An important consequence of Ca2+ activation of AGC1-MAS is the supply of pyruvate to mitochondria [24]. In fact, the supply of exogenous pyruvate fully reverts the limited stimulation of respiration in response to different workloads observed in AGC1-deficient neurons [36, 55], suggesting that pyruvate supply controls neuronal respiration either on glucose or lactate [38]. The affinity for Ca2+ of AGC1-MAS is about 300 nM [15, 24], a value lower than the apparent affinity for Ca2+ of the mitochondrial Ca2+ uniporter (MCU), another Ca2+ target in mitochondria, and probably the major one in AGC1-deficient neurons.

In sum, the strong stimulation of respiration in cultured neurons and their ability to use external lactate via MAS for that purpose support ANLS, at least under basal and mild activation conditions. However, recent findings by Yellen’s lab have questioned the notion that in vivo activated neurons take up lactate from the extracellular medium [19, 20]. In fact, using biosensors expressed in neurons, it was shown that synaptic (electrical) stimulation of hippocampal dentate granule neurons or the whisker stimulation of neurons in layers II/III of the primary somatosensory barrel cortex of an awake mouse was accompanied with rapid increases in cytosolic NADH and, in dentate gyrus neurons, also with increases in cytosolic lactate. Importantly, the use of the specific MCT1 and MCT2 inhibitor AR-C155858 which prevented the uptake of lactate from the extracellular medium in hippocampal slices, did not prevent the stimulation-induced increase in lactate levels. This indicated that it arose from an increase in glycolysis and lactate formation in the stimulated neuron itself [19] although it was somewhat surprising that lactate over-accumulation in the presence of AR-C155858 was not observed. It would be interesting to know whether this presumably neuronal lactate production is maintained or varies depending on the stimulation conditions.

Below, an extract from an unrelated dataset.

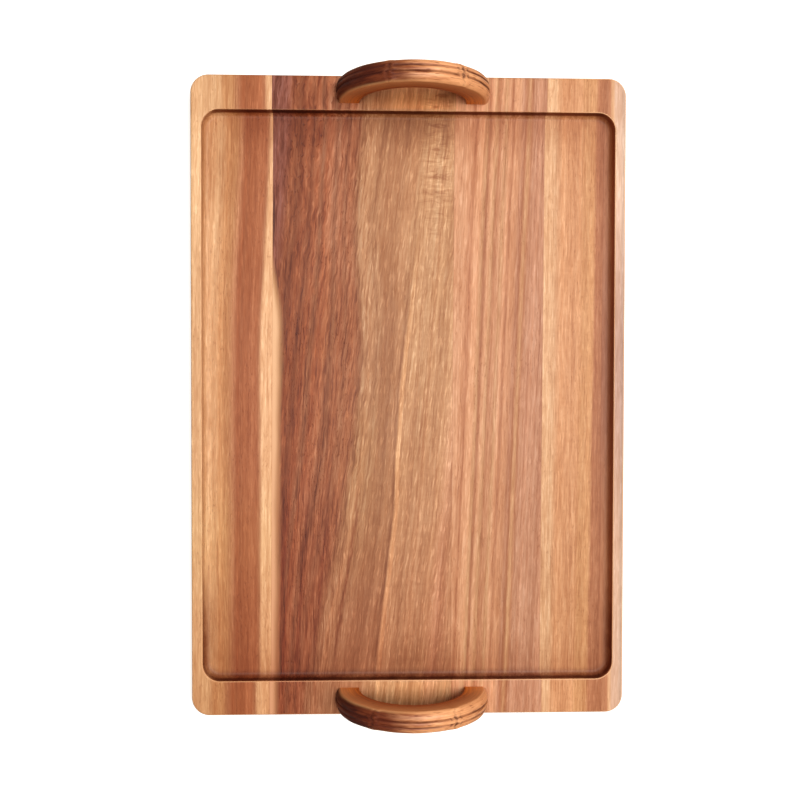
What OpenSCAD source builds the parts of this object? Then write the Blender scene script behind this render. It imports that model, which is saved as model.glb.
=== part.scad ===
// Rectangular wooden serving tray: a board glued up from staves, with a shallow
// well cut into it, and two half-round bamboo handles that stand on its end rims.
// X runs across the tray, Y along it and the grain, Z up. The underside is z = 0.

/* [Board] */
// Width of the board, across the grain
board_w = 340; // [320:1:400]
// Length of the board, along the grain
board_l = 500; // [460:1:600]
// Thickness of the board
board_t = 19; // [18:0.5:25]
// Radius of the board's corners, seen from above
corner_r = 14; // [8:0.5:18]

/* [Well] */
// Width of the rim along each long side
side_rim = 8.5; // [8:0.5:14]
// Width of the rim across each end
end_rim = 27; // [24:0.5:40]
// Depth of the well below the rim
well_depth = 10; // [7:0.5:12]
// Radius of the well's corners, seen from above
well_r = 13.5; // [9:0.5:20]
// Radius of the cove between the well's wall and its floor
cove_r = 4; // [2:0.5:6]

/* [Staves] */
// Place of the first glue line, from the centre line at mid-length
glue_1 = -108; // [-120:0.5:-90]
// Place of the second glue line
glue_2 = 35; // [10:0.5:60]
// Place of the third glue line
glue_3 = 106.5; // [90:0.5:120]
// Place of the fourth glue line
glue_4 = 154; // [140:0.5:155]
// How far each glue line drifts sideways over the board's length
glue_drift = 2.5; // [0:0.5:4]

/* [Handles] */
// Inner radius of the half ring, which is the room for the fingers
grip_r = 41.5; // [36:0.5:46]
// Thickness of the half ring at its flat faces
handle_t = 16.5; // [14:0.5:18]
// Width of the half ring, along the tray
handle_w = 16; // [14:0.5:18]
// Rise of the crowned outer skin over its edges
crown = 2.4; // [1:0.1:3]
// Width of the rib next to the well
wide_rib = 7; // [5:0.5:8]
// Width of the middle rib
middle_rib = 4.5; // [3:0.5:6]
// Depth of the two grooves between the ribs
groove_depth = 1.2; // [0.5:0.1:1.5]
// Sideways offset of both handles from the centre line
handle_offset = 2.5; // [-5:0.5:5]

/* [Screws] */
// Diameter of the screw's shank
screw_d = 4; // [3.5:0.5:5]
// Diameter of the flat head
head_d = 8; // [7:0.5:9]
// Overall length of the screw
screw_l = 30; // [25:1:32]
// Distance of each screw from the handle's middle
screw_x = 48.5; // [45:0.5:50]
// Depth of the head below the underside
head_sink = 4; // [2:0.5:6]

/* [Hidden] */
$fn = 64;

floor_z = board_t - well_depth;
well_w = board_w - 2 * side_rim;
well_l = board_l - 2 * end_rim;
handle_y = (board_l - end_rim) / 2;      // both handles stand in the middle of the end rims
rim_r = grip_r + handle_t;               // outer radius at the flat faces
crest_r = rim_r + crown;                 // outer radius along the crown
crown_r = (pow(handle_w / 2, 2) + crown * crown) / (2 * crown);
groove_1 = handle_w / 2 - wide_rib;      // across the handle, positive towards the well
groove_2 = groove_1 - middle_rib;
head_cone = (head_d - screw_d) / 2;      // height of the 90 degree cone under the head
hole_play = 0.05;                        // radial play between a shank and its pilot hole
shank_play = 0.2;                        // radial play between a shank and the board
counterbore_play = 0.75;                 // radial play around a head
tip_l = 3;                               // length of a screw's point
cross_arm = 4.6;                         // span of the head's cross recess
cross_slot = 1.1;                        // width of each slot in it
cross_depth = 1.6;
over = 1;                                // how far a cutter reaches past a face

// The staves' sides from left to right: place at mid-length, and drift over the board's length
sides = [[-board_w / 2 - over, 0], [glue_1, glue_drift], [glue_2, glue_drift],
         [glue_3, glue_drift], [glue_4, glue_drift], [board_w / 2 + over, 0]];
function side_x(n, y) = sides[n][0] + sides[n][1] * y / board_l;

// Outer radius of the crowned skin at a distance w across the handle
function skin_r(w) = crest_r - crown_r + sqrt(crown_r * crown_r - w * w);

// ---- board ----

module round_rect(w, l, r) {
    square([w - 2 * r, l], center = true);
    square([w, l - 2 * r], center = true);
    for (x = [-1, 1], y = [-1, 1])
        translate([x * (w / 2 - r), y * (l / 2 - r)]) circle(r = r);
}

// Section through the well across a width w: a slot with a cove in both bottom corners
module well_section(w) {
    translate([-w / 2, cove_r]) square([w, well_depth - cove_r + over]);
    translate([cove_r - w / 2, 0]) square([w - 2 * cove_r, well_depth]);
    for (x = [-1, 1])
        translate([x * (w / 2 - cove_r), cove_r]) circle(r = cove_r);
}

// Half of that section, for turning a corner of the well
module corner_section() {
    intersection() {
        well_section(2 * well_r);
        square([well_r + over, well_depth + over]);
    }
}

module well_cutter() {
    translate([0, 0, floor_z]) {
        translate([0, well_l / 2 - well_r, 0]) rotate([90, 0, 0])
            linear_extrude(well_l - 2 * well_r) well_section(well_w);
        translate([well_r - well_w / 2, 0, 0]) rotate([90, 0, 90])
            linear_extrude(well_w - 2 * well_r) well_section(well_l);
        for (x = [-1, 1], y = [-1, 1])
            translate([x * (well_w / 2 - well_r), y * (well_l / 2 - well_r), 0])
                rotate_extrude() corner_section();
    }
}

// One stave's slab, between side n and side n + 1 of the list of sides
module stave_slab(n) {
    y = board_l / 2 + over;
    translate([0, 0, -over]) linear_extrude(board_t + 2 * over)
        polygon([[side_x(n, -y), -y], [side_x(n + 1, -y), -y], [side_x(n + 1, y), y], [side_x(n, y), y]]);
}

module screw_places(y_side)
    for (x = [-1, 1])
        translate([handle_offset + x * screw_x, y_side * handle_y, 0]) children();

module screw_hole() {
    translate([0, 0, -over]) cylinder(r = head_d / 2 + counterbore_play, h = head_sink + over);
    translate([0, 0, head_sink]) cylinder(r1 = head_d / 2, r2 = screw_d / 2, h = head_cone);
    translate([0, 0, head_sink]) cylinder(r = screw_d / 2 + shank_play, h = board_t);
}

module stave(n) {
    difference() {
        intersection() {
            linear_extrude(board_t) round_rect(board_w, board_l, corner_r);
            stave_slab(n);
        }
        well_cutter();
        for (y_side = [-1, 1]) screw_places(y_side) screw_hole();
    }
}

module left_stave() color("burlywood") stave(0);
module heartwood_stave() color("sienna") stave(1);
module striped_stave() color("peru") stave(2);
module golden_stave() color("sandybrown") stave(3);
module right_edge_strip() color("tan") stave(4);

// ---- handles ----

// Section of the half ring: radius along X, width along Y, the well side at +Y
module handle_section() {
    difference() {
        intersection() {
            translate([grip_r, -handle_w / 2]) square([handle_t + crown, handle_w]);
            translate([crest_r - crown_r, 0]) circle(r = crown_r);
        }
        for (w = [groove_1, groove_2])
            translate([skin_r(w), w]) rotate(45)
                square(groove_depth * sqrt(2), center = true);
    }
}

// Half ring standing on the rim, as the back handle
module half_ring() {
    translate([handle_offset, handle_y, board_t]) rotate([90, 0, 0])
        rotate_extrude(angle = 180) handle_section();
}

module pilot_hole()
    cylinder(r = screw_d / 2 + hole_play, h = head_sink + screw_l + over);

module handle(y_side) {
    difference() {
        if (y_side > 0) half_ring(); else mirror([0, 1, 0]) half_ring();
        screw_places(y_side) pilot_hole();
    }
}

module back_handle() color("chocolate") handle(1);
module front_handle() color("chocolate") handle(-1);

// ---- screws ----

// Flat-head wood screw, driven upwards from the underside
module screw() {
    translate([0, 0, head_sink]) difference() {
        union() {
            cylinder(r1 = head_d / 2, r2 = screw_d / 2, h = head_cone);
            cylinder(r = screw_d / 2, h = screw_l - tip_l);
            translate([0, 0, screw_l - tip_l]) cylinder(r1 = screw_d / 2, r2 = screw_d / 8, h = tip_l);
        }
        for (turn = [0, 90])
            rotate(turn) cube([cross_arm, cross_slot, 2 * cross_depth], center = true);
    }
}

module back_handle_screws() color("silver") screw_places(1) screw();
module front_handle_screws() color("silver") screw_places(-1) screw();

left_stave();
heartwood_stave();
striped_stave();
golden_stave();
right_edge_strip();
back_handle();
front_handle();
back_handle_screws();
front_handle_screws();
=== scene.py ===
import math

import bmesh
import bpy
import numpy as np
from bpy.props import FloatProperty, FloatVectorProperty, IntProperty, PointerProperty
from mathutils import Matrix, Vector


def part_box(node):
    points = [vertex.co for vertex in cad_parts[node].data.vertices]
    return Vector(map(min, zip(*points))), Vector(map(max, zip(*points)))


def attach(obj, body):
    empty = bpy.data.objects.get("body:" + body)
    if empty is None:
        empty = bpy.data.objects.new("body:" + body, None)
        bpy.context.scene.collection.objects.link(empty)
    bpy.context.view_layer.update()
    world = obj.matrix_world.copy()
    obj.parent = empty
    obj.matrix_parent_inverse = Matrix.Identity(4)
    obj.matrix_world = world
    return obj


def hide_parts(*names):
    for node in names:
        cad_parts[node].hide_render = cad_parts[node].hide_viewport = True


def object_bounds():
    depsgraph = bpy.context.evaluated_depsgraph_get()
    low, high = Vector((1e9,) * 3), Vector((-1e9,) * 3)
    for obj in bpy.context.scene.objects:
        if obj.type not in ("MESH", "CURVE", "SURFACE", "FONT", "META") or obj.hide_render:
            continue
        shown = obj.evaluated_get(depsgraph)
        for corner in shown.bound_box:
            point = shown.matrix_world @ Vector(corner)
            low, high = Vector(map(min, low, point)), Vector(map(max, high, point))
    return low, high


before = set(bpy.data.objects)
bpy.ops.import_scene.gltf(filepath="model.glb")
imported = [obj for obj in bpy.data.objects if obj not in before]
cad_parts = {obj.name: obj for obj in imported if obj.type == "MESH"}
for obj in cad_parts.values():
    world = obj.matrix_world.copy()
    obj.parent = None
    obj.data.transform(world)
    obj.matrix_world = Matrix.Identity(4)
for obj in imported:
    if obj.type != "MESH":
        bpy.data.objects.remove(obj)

CAD_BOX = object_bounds()

bl_info = {
    "name": "Wooden serving tray",
    "version": (1, 0, 0),
    "blender": (4, 5, 0),
    "location": "View3D > Sidebar > Tray",
    "description": "Glued-up serving tray with a shallow well and two half-round bamboo handles",
    "category": "Object",
}

MM = 0.001


def box_mm(*nodes):
    """Lowest and highest corner of some CAD nodes together, in millimetres."""
    boxes = [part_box(node) for node in nodes]
    low = np.min([np.array(b[0]) for b in boxes], axis=0) / MM
    high = np.max([np.array(b[1]) for b in boxes], axis=0) / MM
    return low, high


STAVE_NODES = ("left_stave", "heartwood_stave", "striped_stave", "golden_stave", "right_edge_strip")
BOARD_LOW, BOARD_HIGH = box_mm(*STAVE_NODES)
BOARD_SIZE = BOARD_HIGH - BOARD_LOW
BOARD_TOP = BOARD_HIGH[2]
HANDLE_LOW, HANDLE_HIGH = box_mm("back_handle")
HANDLE_CENTRE = (HANDLE_LOW[0] + HANDLE_HIGH[0]) / 2
HANDLE_CREST = (HANDLE_HIGH[0] - HANDLE_LOW[0]) / 2    # outer radius along the crown
FLAT_RING = 0.6                                        # keeps the big faces next to a rounding flat
SHANK_PLAY = 0.2                                       # room round a screw's shank in the board
MERGE = 0.002                                          # points nearer than this become one
DRILL_STEPS = 48                                       # faces round each screw hole
OUTLINE_POINTS = 201                                   # points across the ribs of a handle
BOARD_SHARP = 32.0        # degrees between two faces, past which the edge between them stays sharp
ROUND_SHARP = 40.0        # the same on the handles and screws

SCREW_ROUND = 40          # points round a screw
FACE_RINGS, CONE_RINGS, BODY_RINGS = 26, 5, 130
SLOT_SLOPE, ARM_SLOPE = 0.18, 0.9     # how far the walls of the cross recess run
THREAD_START = 0.32                   # where the thread starts, as a share of the screw's length
THREAD_DEPTH = 0.32                   # as a share of the shank's radius
THREAD_RISE = 1.5                     # length over which the thread comes up
TIP_LENGTH = 4.0
TIP_RADIUS = 0.12                     # of the point, as a share of the shank's radius

FLOOR_HALF = 8.0                      # metres from the middle of the studio floor to its sides
FLOOR_GAP = 0.0002                    # metres from the tray down to the floor
GLOW_RANGE = (1.2, 5.0)               # metres between which the floor's glow grows
GLOW_STRENGTH = (0.5, 0.86)
CAMERA_PLACE = (-0.02985, 0.0143)     # metres from the middle of the tray
CAMERA_TURN = (-1.25, -1.73, 0.1)     # degrees from straight down


def linear(red, green, blue):
    """A colour given as three display values from 0 to 255, as scene-linear values."""
    value = np.array((red, green, blue)) / 255.0
    return tuple(np.where(value <= 0.04045, value / 12.92, ((value + 0.055) / 1.055) ** 2.4))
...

Regardless of that, as a standing lactate gradient exists, with higher lactate concentration in astrocytes than neurons [43], neuronal lactate may be extruded to nearby neurons with lower lactate concentrations or to the extracellular space. In fact, claims for the possible formation of lactate by neurons under strong stimulation conditions are not new. Indeed, studies in isolated brain mitochondria indicated that high calcium loads, below those required to induce the permeability transition, cause an inhibition of the malate aspartate shuttle which is expected to slow down glycolysis, and increase lactate and NADH formation [16]. This effect was attributed to an inhibition of the second transporter of the malate aspartate shuttle, the oxoglutarate-malate carrier (OGC/Slc25a11). Inhibition would be due to competition between oxoglutarate dehydrogenase and the OGC for the common substrate oxoglutarate (OG). Activation by matrix Ca2+ of oxoglutarate dehydrogenase lowers its Km for OG with a drop in matrix OG concentration resulting in lower OG efflux along OGC and a resulting drop in MAS activity. An inhibition of MAS under strong stimulation conditions has also been proposed in cultured neurons [6, 59], but Díaz-García et al. [19] did not find evidence for an inhibition of the shuttle. Whether this mechanism of shuttle inhibition actually operates in vivo is still an open question.